* Start *

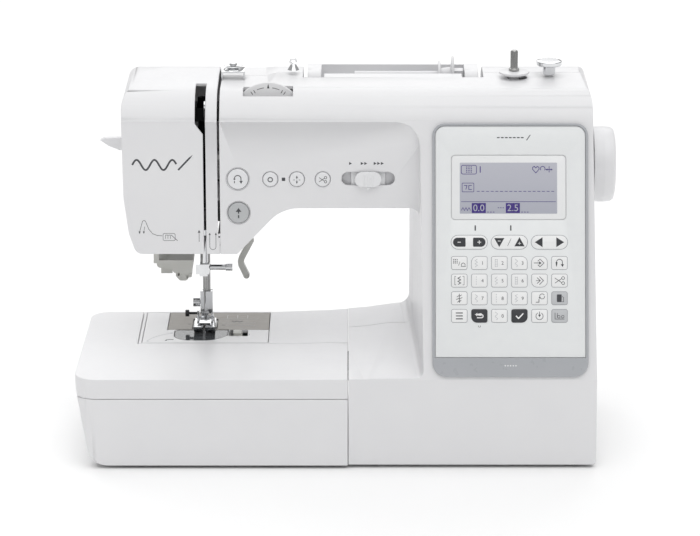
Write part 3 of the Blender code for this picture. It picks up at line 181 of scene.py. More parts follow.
def vary(surface, what, first, second, lump_mm, detail=2.0, stretch=None):
    """Lets a surface's colour, gloss or relief go from first to second over lumps of a size in mm.

    stretch draws the lumps out along an axis. A relief's first and second are its lowest and highest mm.
    """
    tree, shader, place = surface
    if stretch:
        place = add_node(tree, "ShaderNodeMapping", {"Vector": place, "Scale": stretch}).outputs["Vector"]
    noise = {"Vector": place, "Scale": 1 / (lump_mm * MM), "Detail": detail}
    lumps = add_node(tree, "ShaderNodeTexNoise", noise).outputs["Fac"]
    if what == "colour":
        # A Mix node keeps sockets for each kind of data: 6 and 7 are its colours, and output 2 the result.
        tones = {"Factor": lumps, 6: linear(first), 7: linear(second)}
        mix = add_node(tree, "ShaderNodeMix", tones, data_type="RGBA")
        tree.links.new(mix.outputs[2], shader.inputs["Base Color"])
    elif what == "gloss":
        spread = {"Value": lumps, "From Min": 0.3, "From Max": 0.7, "To Min": first, "To Max": second}
        made = add_node(tree, "ShaderNodeMapRange", spread)
        tree.links.new(made.outputs["Result"], shader.inputs["Roughness"])
    else:
        height = {"Height": lumps, "Distance": (second - first) * MM, "Strength": 1.0}
        made = add_node(tree, "ShaderNodeBump", height)
        tree.links.new(made.outputs["Normal"], shader.inputs["Normal"])


def moulded_plastic(name, first, second, low, high, texture_mm=0.7, depth_mm=0.012):
    """Plastic or rubber from a spark-eroded mould, or paint on a casting: even tone, fine pebble, soft gloss."""
    made, surface = begin(name, {"IOR": 1.53})
    vary(surface, "colour", first, second, 38.0)
    vary(surface, "gloss", low, high, 5.0, 4.0)
    vary(surface, "relief", 0.0, depth_mm, texture_mm, 3.0)
    return made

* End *

### Task requirements:
Each line above must be reproduced exactly as it stands.

### Result:
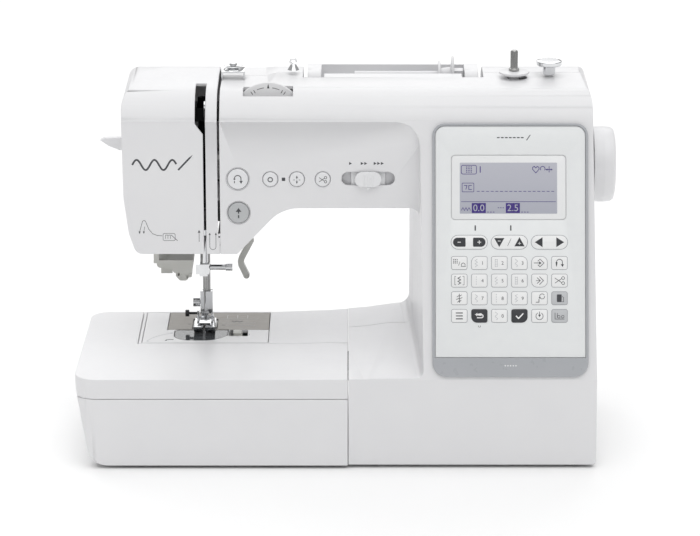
Write part 3 of the Blender code for this picture. It picks up at line 181 of scene.py. More parts follow.
def vary(surface, what, first, second, lump_mm, detail=2.0, stretch=None):
    """Lets a surface's colour, gloss or relief go from first to second over lumps of a size in mm.

    stretch draws the lumps out along an axis. A relief's first and second are its lowest and highest mm.
    """
    tree, shader, place = surface
    if stretch:
        place = add_node(tree, "ShaderNodeMapping", {"Vector": place, "Scale": stretch}).outputs["Vector"]
    noise = {"Vector": place, "Scale": 1 / (lump_mm * MM), "Detail": detail}
    lumps = add_node(tree, "ShaderNodeTexNoise", noise).outputs["Fac"]
    if what == "colour":
        # A Mix node keeps sockets for each kind of data: 6 and 7 are its colours, and output 2 the result.
        tones = {"Factor": lumps, 6: linear(first), 7: linear(second)}
        mix = add_node(tree, "ShaderNodeMix", tones, data_type="RGBA")
        tree.links.new(mix.outputs[2], shader.inputs["Base Color"])
    elif what == "gloss":
        spread = {"Value": lumps, "From Min": 0.3, "From Max": 0.7, "To Min": first, "To Max": second}
        made = add_node(tree, "ShaderNodeMapRange", spread)
        tree.links.new(made.outputs["Result"], shader.inputs["Roughness"])
    else:
        height = {"Height": lumps, "Distance": (second - first) * MM, "Strength": 1.0}
        made = add_node(tree, "ShaderNodeBump", height)
        tree.links.new(made.outputs["Normal"], shader.inputs["Normal"])


def moulded_plastic(name, first, second, low, high, texture_mm=0.7, depth_mm=0.012):
    """Plastic or rubber from a spark-eroded mould, or paint on a casting: even tone, fine pebble, soft gloss."""
    made, surface = begin(name, {"IOR": 1.53})
    vary(surface, "colour", first, second, 38.0)
    vary(surface, "gloss", low, high, 5.0, 4.0)
    vary(surface, "relief", 0.0, depth_mm, texture_mm, 3.0)
    return made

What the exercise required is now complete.